**What you will do:**
All of the data must be printed exactly; please include every line.

3D code data
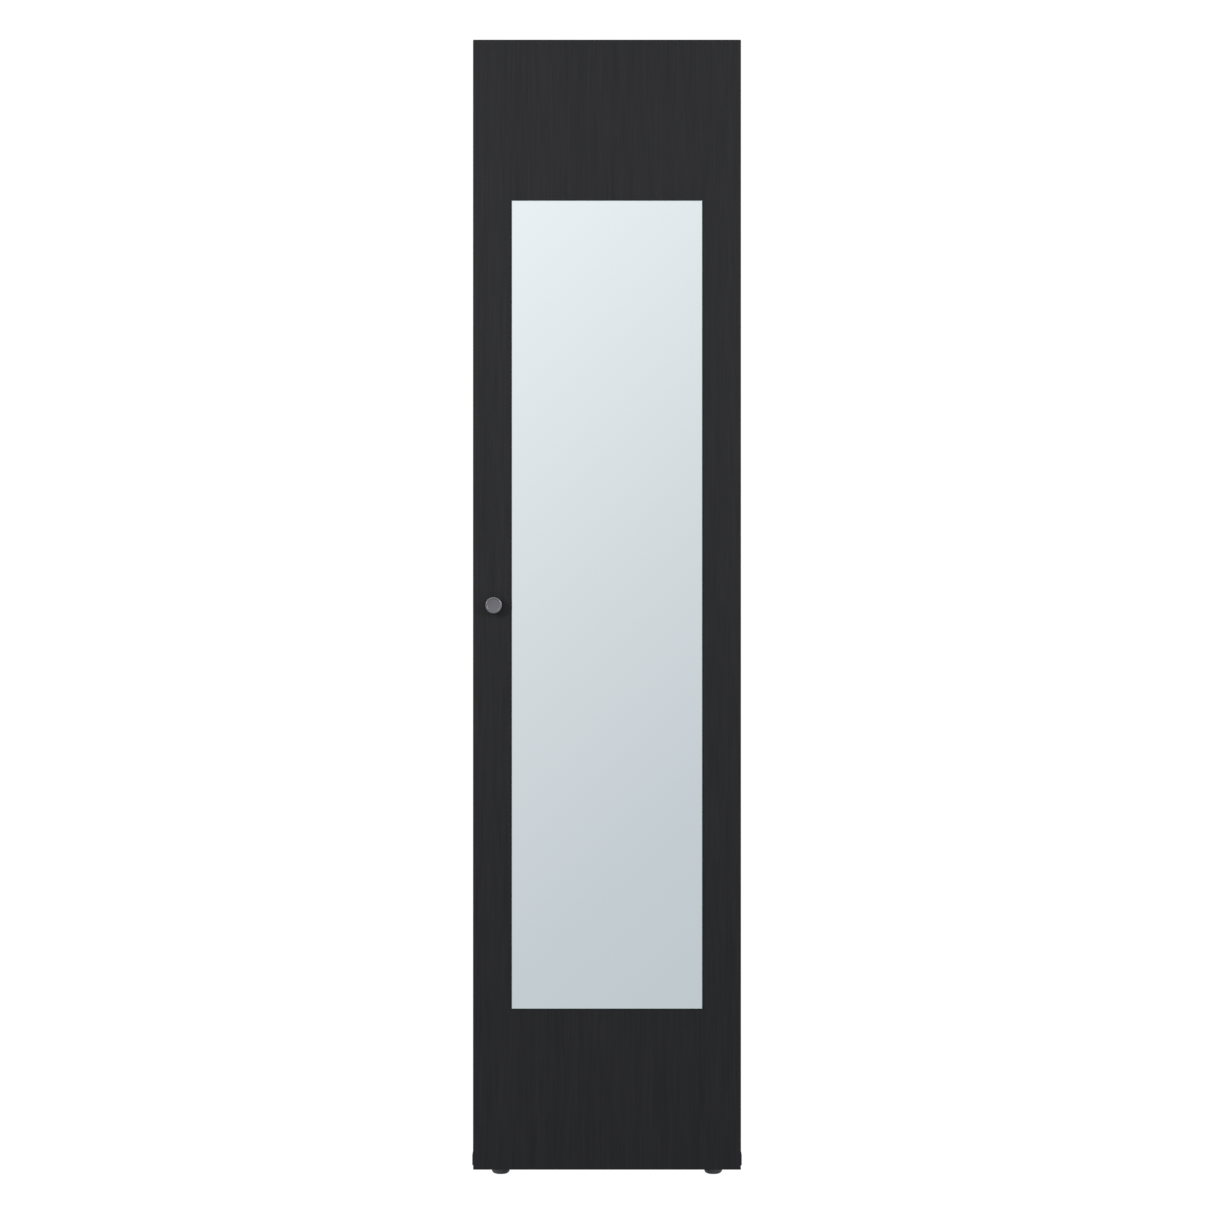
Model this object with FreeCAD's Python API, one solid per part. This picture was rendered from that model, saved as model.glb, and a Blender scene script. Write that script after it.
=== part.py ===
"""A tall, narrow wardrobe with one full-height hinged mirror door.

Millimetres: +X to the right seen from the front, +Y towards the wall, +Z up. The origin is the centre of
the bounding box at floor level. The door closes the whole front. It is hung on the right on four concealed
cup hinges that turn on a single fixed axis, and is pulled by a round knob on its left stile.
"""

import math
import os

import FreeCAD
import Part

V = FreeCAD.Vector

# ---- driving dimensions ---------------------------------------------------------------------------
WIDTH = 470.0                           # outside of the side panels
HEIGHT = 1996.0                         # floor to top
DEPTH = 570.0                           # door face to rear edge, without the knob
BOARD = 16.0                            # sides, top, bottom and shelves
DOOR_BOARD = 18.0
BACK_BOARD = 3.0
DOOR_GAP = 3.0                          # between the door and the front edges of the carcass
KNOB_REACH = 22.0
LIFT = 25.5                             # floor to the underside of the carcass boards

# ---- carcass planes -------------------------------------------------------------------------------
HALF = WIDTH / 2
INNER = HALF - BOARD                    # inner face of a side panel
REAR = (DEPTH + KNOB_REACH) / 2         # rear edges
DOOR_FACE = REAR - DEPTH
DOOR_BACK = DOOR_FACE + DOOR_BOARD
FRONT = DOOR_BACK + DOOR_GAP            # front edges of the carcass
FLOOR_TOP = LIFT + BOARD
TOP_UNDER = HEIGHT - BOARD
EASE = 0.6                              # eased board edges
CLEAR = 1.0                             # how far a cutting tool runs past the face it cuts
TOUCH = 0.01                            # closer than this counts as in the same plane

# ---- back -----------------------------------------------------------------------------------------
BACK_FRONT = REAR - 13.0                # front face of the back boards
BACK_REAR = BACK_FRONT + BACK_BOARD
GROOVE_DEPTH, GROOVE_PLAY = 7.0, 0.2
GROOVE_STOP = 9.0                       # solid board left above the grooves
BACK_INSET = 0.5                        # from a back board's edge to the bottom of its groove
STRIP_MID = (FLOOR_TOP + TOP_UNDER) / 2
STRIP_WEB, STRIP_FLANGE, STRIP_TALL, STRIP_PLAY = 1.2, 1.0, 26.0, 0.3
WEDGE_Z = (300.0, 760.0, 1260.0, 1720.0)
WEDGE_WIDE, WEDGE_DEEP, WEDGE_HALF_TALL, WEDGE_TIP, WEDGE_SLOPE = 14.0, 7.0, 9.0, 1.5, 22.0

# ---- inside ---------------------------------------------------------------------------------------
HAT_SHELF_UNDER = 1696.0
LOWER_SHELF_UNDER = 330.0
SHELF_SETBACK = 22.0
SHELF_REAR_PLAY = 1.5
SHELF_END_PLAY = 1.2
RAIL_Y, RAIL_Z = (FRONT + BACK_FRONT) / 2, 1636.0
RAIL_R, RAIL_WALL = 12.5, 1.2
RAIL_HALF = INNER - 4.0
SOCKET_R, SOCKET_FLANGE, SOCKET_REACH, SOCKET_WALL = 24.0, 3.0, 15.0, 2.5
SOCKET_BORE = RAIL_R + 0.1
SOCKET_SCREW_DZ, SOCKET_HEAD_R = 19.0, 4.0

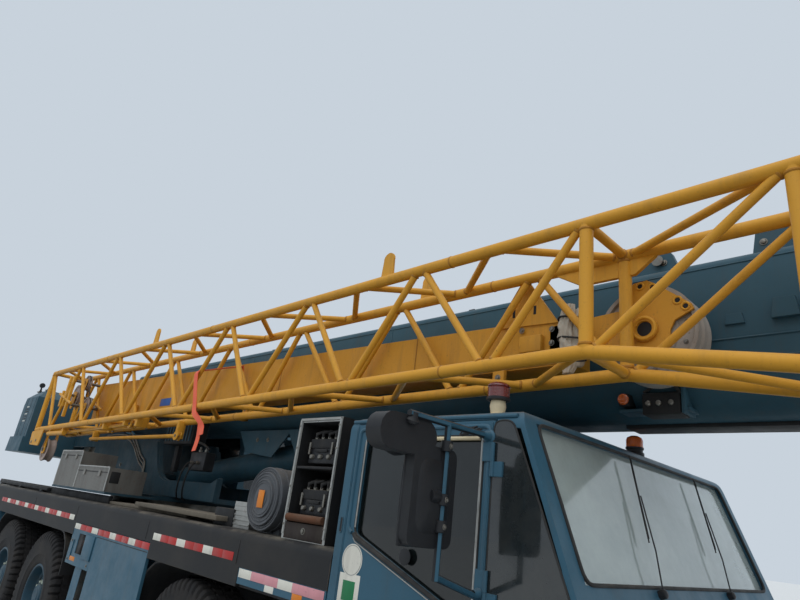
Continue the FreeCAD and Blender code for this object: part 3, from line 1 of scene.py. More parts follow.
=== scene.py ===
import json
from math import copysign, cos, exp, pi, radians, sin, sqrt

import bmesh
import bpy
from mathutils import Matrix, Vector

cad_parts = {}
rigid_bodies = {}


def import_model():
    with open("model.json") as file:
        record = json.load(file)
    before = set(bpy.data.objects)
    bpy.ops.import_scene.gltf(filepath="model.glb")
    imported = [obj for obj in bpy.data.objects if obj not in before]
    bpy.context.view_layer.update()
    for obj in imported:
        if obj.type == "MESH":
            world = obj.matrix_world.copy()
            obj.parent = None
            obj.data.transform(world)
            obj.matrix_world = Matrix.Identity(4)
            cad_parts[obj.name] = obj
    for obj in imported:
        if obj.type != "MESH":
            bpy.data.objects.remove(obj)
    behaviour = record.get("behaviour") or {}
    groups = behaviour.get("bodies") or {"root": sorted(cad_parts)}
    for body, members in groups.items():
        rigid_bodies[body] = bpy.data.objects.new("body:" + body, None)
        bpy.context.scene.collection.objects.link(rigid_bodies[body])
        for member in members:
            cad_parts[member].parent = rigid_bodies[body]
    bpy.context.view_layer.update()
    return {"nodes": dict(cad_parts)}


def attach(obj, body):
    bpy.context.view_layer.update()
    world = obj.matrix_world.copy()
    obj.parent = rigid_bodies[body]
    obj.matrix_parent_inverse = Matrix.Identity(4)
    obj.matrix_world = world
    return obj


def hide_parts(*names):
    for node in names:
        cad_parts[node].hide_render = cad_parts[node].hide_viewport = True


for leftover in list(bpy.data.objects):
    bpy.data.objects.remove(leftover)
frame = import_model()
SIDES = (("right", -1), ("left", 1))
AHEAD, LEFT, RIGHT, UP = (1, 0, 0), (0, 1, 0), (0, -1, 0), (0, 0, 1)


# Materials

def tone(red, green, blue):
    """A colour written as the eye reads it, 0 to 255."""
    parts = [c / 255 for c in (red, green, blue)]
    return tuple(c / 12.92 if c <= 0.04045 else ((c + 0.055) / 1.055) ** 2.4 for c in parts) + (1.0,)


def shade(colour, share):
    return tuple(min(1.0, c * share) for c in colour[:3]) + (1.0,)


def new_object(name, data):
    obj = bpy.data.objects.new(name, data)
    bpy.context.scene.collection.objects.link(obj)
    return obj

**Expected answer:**
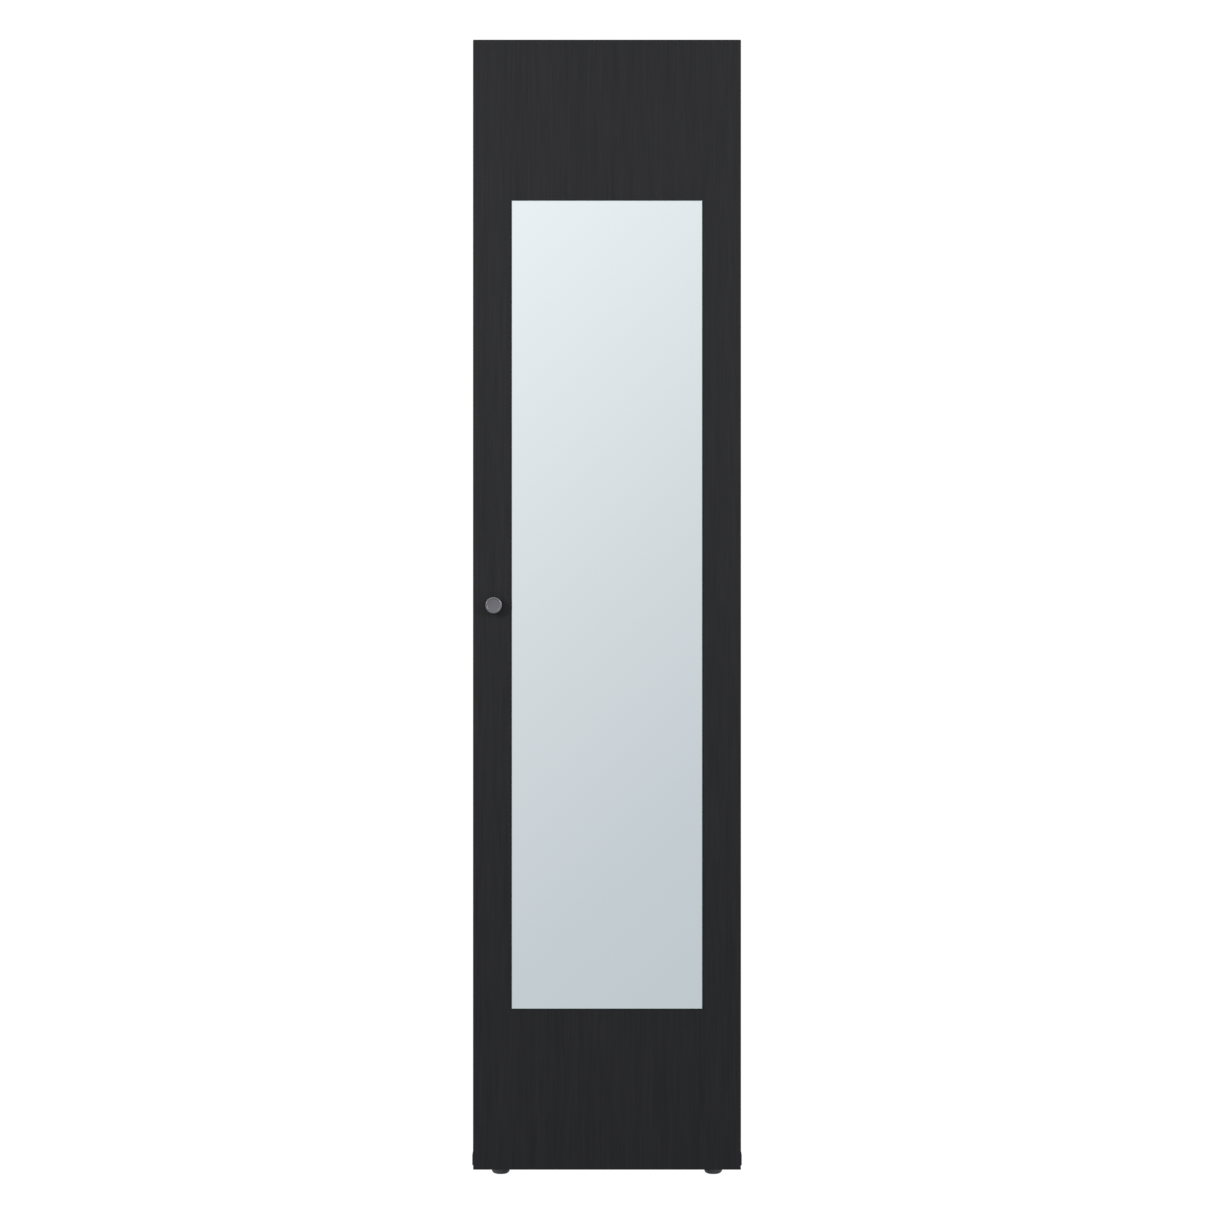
Model this object with FreeCAD's Python API, one solid per part. This picture was rendered from that model, saved as model.glb, and a Blender scene script. Write that script after it.
=== part.py ===
"""A tall, narrow wardrobe with one full-height hinged mirror door.

Millimetres: +X to the right seen from the front, +Y towards the wall, +Z up. The origin is the centre of
the bounding box at floor level. The door closes the whole front. It is hung on the right on four concealed
cup hinges that turn on a single fixed axis, and is pulled by a round knob on its left stile.
"""

import math
import os

import FreeCAD
import Part

V = FreeCAD.Vector

# ---- driving dimensions ---------------------------------------------------------------------------
WIDTH = 470.0                           # outside of the side panels
HEIGHT = 1996.0                         # floor to top
DEPTH = 570.0                           # door face to rear edge, without the knob
BOARD = 16.0                            # sides, top, bottom and shelves
DOOR_BOARD = 18.0
BACK_BOARD = 3.0
DOOR_GAP = 3.0                          # between the door and the front edges of the carcass
KNOB_REACH = 22.0
LIFT = 25.5                             # floor to the underside of the carcass boards

# ---- carcass planes -------------------------------------------------------------------------------
HALF = WIDTH / 2
INNER = HALF - BOARD                    # inner face of a side panel
REAR = (DEPTH + KNOB_REACH) / 2         # rear edges
DOOR_FACE = REAR - DEPTH
DOOR_BACK = DOOR_FACE + DOOR_BOARD
FRONT = DOOR_BACK + DOOR_GAP            # front edges of the carcass
FLOOR_TOP = LIFT + BOARD
TOP_UNDER = HEIGHT - BOARD
EASE = 0.6                              # eased board edges
CLEAR = 1.0                             # how far a cutting tool runs past the face it cuts
TOUCH = 0.01                            # closer than this counts as in the same plane

# ---- back -----------------------------------------------------------------------------------------
BACK_FRONT = REAR - 13.0                # front face of the back boards
BACK_REAR = BACK_FRONT + BACK_BOARD
GROOVE_DEPTH, GROOVE_PLAY = 7.0, 0.2
GROOVE_STOP = 9.0                       # solid board left above the grooves
BACK_INSET = 0.5                        # from a back board's edge to the bottom of its groove
STRIP_MID = (FLOOR_TOP + TOP_UNDER) / 2
STRIP_WEB, STRIP_FLANGE, STRIP_TALL, STRIP_PLAY = 1.2, 1.0, 26.0, 0.3
WEDGE_Z = (300.0, 760.0, 1260.0, 1720.0)
WEDGE_WIDE, WEDGE_DEEP, WEDGE_HALF_TALL, WEDGE_TIP, WEDGE_SLOPE = 14.0, 7.0, 9.0, 1.5, 22.0

# ---- inside ---------------------------------------------------------------------------------------
HAT_SHELF_UNDER = 1696.0
LOWER_SHELF_UNDER = 330.0
SHELF_SETBACK = 22.0
SHELF_REAR_PLAY = 1.5
SHELF_END_PLAY = 1.2
RAIL_Y, RAIL_Z = (FRONT + BACK_FRONT) / 2, 1636.0
RAIL_R, RAIL_WALL = 12.5, 1.2
RAIL_HALF = INNER - 4.0
SOCKET_R, SOCKET_FLANGE, SOCKET_REACH, SOCKET_WALL = 24.0, 3.0, 15.0, 2.5
SOCKET_BORE = RAIL_R + 0.1
SOCKET_SCREW_DZ, SOCKET_HEAD_R = 19.0, 4.0

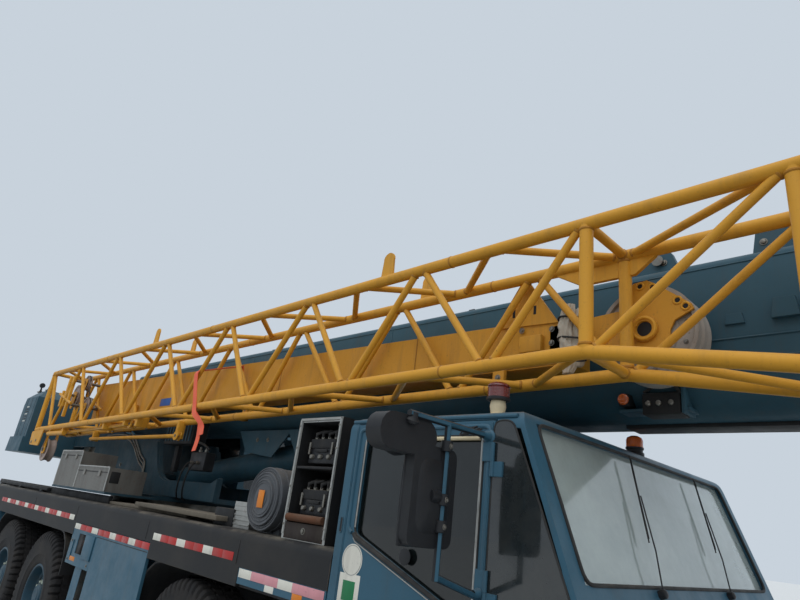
Continue the FreeCAD and Blender code for this object: part 3, from line 1 of scene.py. More parts follow.
=== scene.py ===
import json
from math import copysign, cos, exp, pi, radians, sin, sqrt

import bmesh
import bpy
from mathutils import Matrix, Vector

cad_parts = {}
rigid_bodies = {}


def import_model():
    with open("model.json") as file:
        record = json.load(file)
    before = set(bpy.data.objects)
    bpy.ops.import_scene.gltf(filepath="model.glb")
    imported = [obj for obj in bpy.data.objects if obj not in before]
    bpy.context.view_layer.update()
    for obj in imported:
        if obj.type == "MESH":
            world = obj.matrix_world.copy()
            obj.parent = None
            obj.data.transform(world)
            obj.matrix_world = Matrix.Identity(4)
            cad_parts[obj.name] = obj
    for obj in imported:
        if obj.type != "MESH":
            bpy.data.objects.remove(obj)
    behaviour = record.get("behaviour") or {}
    groups = behaviour.get("bodies") or {"root": sorted(cad_parts)}
    for body, members in groups.items():
        rigid_bodies[body] = bpy.data.objects.new("body:" + body, None)
        bpy.context.scene.collection.objects.link(rigid_bodies[body])
        for member in members:
            cad_parts[member].parent = rigid_bodies[body]
    bpy.context.view_layer.update()
    return {"nodes": dict(cad_parts)}


def attach(obj, body):
    bpy.context.view_layer.update()
    world = obj.matrix_world.copy()
    obj.parent = rigid_bodies[body]
    obj.matrix_parent_inverse = Matrix.Identity(4)
    obj.matrix_world = world
    return obj


def hide_parts(*names):
    for node in names:
        cad_parts[node].hide_render = cad_parts[node].hide_viewport = True


for leftover in list(bpy.data.objects):
    bpy.data.objects.remove(leftover)
frame = import_model()
SIDES = (("right", -1), ("left", 1))
AHEAD, LEFT, RIGHT, UP = (1, 0, 0), (0, 1, 0), (0, -1, 0), (0, 0, 1)


# Materials

def tone(red, green, blue):
    """A colour written as the eye reads it, 0 to 255."""
    parts = [c / 255 for c in (red, green, blue)]
    return tuple(c / 12.92 if c <= 0.04045 else ((c + 0.055) / 1.055) ** 2.4 for c in parts) + (1.0,)


def shade(colour, share):
    return tuple(min(1.0, c * share) for c in colour[:3]) + (1.0,)


def new_object(name, data):
    obj = bpy.data.objects.new(name, data)
    bpy.context.scene.collection.objects.link(obj)
    return obj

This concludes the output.